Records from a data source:
┌────────

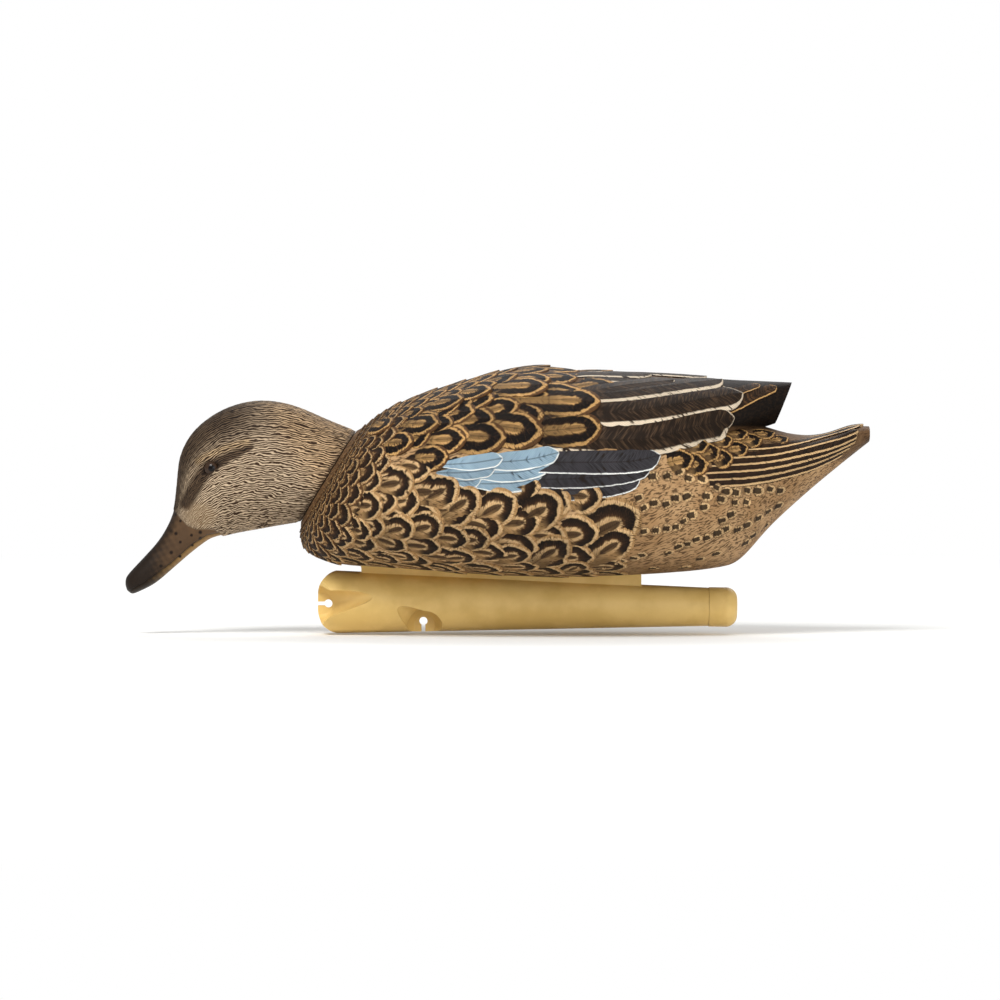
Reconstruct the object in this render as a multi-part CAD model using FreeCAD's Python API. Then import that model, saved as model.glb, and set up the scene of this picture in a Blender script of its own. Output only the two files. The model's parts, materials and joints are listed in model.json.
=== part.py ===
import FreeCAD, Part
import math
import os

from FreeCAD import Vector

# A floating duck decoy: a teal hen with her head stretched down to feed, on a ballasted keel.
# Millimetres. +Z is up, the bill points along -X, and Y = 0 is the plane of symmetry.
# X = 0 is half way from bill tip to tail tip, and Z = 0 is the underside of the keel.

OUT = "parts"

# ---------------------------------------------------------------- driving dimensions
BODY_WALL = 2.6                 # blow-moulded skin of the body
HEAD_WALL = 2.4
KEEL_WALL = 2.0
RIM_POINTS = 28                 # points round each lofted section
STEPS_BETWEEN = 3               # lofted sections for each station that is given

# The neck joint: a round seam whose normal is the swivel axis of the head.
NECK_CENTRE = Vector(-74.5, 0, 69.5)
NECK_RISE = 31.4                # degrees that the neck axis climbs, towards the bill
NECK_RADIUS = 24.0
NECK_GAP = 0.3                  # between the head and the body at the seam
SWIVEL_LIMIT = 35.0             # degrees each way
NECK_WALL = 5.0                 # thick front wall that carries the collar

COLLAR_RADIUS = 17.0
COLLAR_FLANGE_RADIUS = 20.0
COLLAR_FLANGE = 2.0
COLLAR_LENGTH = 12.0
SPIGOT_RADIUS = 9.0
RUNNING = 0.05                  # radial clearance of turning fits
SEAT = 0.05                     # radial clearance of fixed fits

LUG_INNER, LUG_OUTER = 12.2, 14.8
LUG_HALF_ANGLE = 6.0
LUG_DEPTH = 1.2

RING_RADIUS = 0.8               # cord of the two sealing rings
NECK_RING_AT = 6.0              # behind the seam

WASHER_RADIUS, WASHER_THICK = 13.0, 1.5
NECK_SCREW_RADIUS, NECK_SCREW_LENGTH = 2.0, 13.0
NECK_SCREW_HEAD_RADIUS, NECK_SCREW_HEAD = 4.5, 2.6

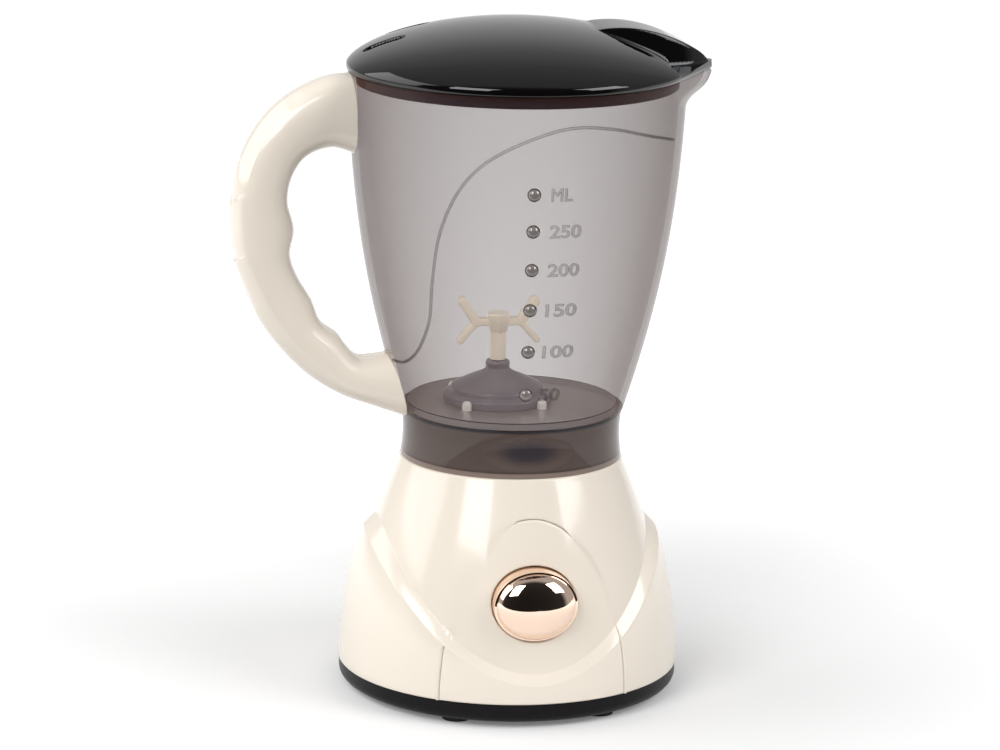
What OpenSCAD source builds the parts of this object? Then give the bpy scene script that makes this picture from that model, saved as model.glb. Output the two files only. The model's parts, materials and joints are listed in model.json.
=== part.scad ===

└────────

§ **Written exercise**
Copy all lines from the material that hold "Then".

§ **Written answer**
Reconstruct the object in this render as a multi-part CAD model using FreeCAD's Python API. Then import that model, saved as model.glb, and set up the scene of this picture in a Blender script of its own. Output only the two files. The model's parts, materials and joints are listed in model.json.
What OpenSCAD source builds the parts of this object? Then give the bpy scene script that makes this picture from that model, saved as model.glb. Output the two files only. The model's parts, materials and joints are listed in model.json.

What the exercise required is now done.